Nuclear radiation bombards us every day of our lives. Some comes from natural sources and some comes from human activity.
Natural sources include cosmic radiation from space, unstable atomic nuclei produced by interactions of cosmic radiation with atoms in the atmosphere and radioactive decay of natural nuclides in Earth’s crust.
Artificial radiation comes from medical procedures, commercial products, fallout from nuclear tests and radiation accidentally leaked into the environment.
Beliefs about the dangers of low-level radiation span a broad continuum. At one end are those who believe there is an international conspiracy to hide its dangers from the public. At the other end are those who say it is an essential soup that is necessary for life and may help to limit cancer deaths.
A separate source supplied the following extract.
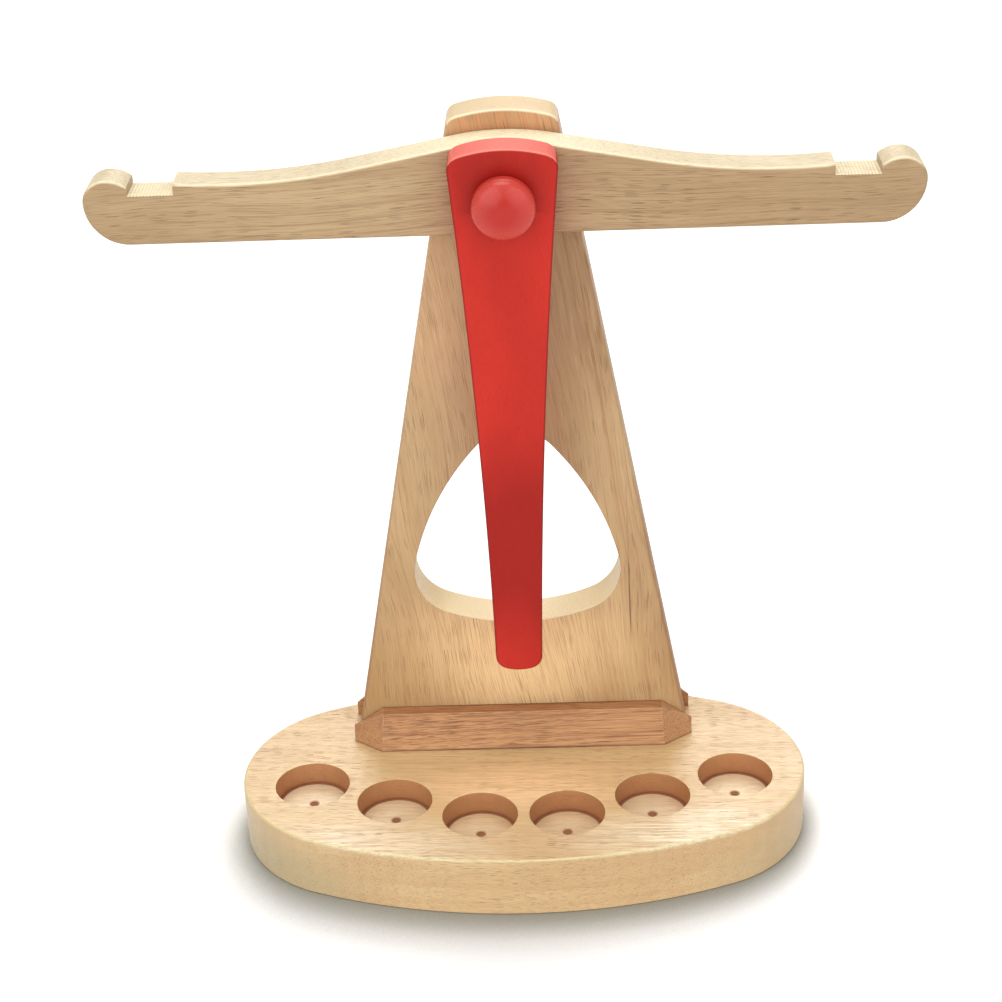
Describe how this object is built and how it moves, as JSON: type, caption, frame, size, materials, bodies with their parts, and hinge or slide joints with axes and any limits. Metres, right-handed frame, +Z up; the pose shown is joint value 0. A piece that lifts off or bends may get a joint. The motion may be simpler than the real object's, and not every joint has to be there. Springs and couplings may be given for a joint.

There are two kinds of health effects from exposure to radiation. Direct, deterministic effects such as hair loss, skin burns, nausea or death occur soon after large direct doses. Stochastic effects are long-term effects, such as cancer.
An internal dose comes from ingesting or inhaling radioactive material. Internal exposure continues until the radioactive material is flushed from the body by natural processes or decays radioactively.
The external exposure stops when the person leaves the area of the source, and neither external nor internal doses can create additional radioactive substances.
Direct radiation is never a significant impact to public health. Normal radioisotope concentrations are millions of times too small for a direct dosage from the soil and water.
Stochastic effects, on the other hand, come from dispersal of radioisotopes into the environment and the subsequent ingestion or inhalation of those isotopes, which might spend a significant residence time in the body and cause various health effects.
From that perspective radioactive material essentially behaves the same as any other toxin. Once inside the body, it causes various forms of chemical damage in proportion to the amount ingested. Yet we visualize germs and chemicals as "soft" while radiation is "hard." There need be no great mystique about radiation. It is no worse than any other kind of poison.
Concerns about radiation from Fukushima are real but overstated and sensationalized.
Populations exposed to radiation doses above 100 millisieverts have a higher risk of contracting cancers of all kinds, according to the World Health Organization. The average annual dose from natural background radiation is about 2.4 millisieverts globally, with a range of 1-10 millisieverts.
Although one small area close to the power plant may have received more than 100 millisieverts, in the rest of Fukushima prefecture, WHO estimated the dose to be within the range of 1-10 millisieverts, while effective doses in most of Japan were put at just 0.1-1 millisievert.
In the rest of the world — including neighboring Indonesia, the Philippines, South Korea, far eastern parts of Russia and Southeast Asia — doses were 0.01 millisievert or less, about as much as half a chest X-ray.
A report from WHO in July will assess the prospect for long-term increases in cancer cases.
Radiation disasters are horrible, but so are oil spills and the other deleterious effects of petroleum, including the hazardous and toxic industrial chemicals made from it.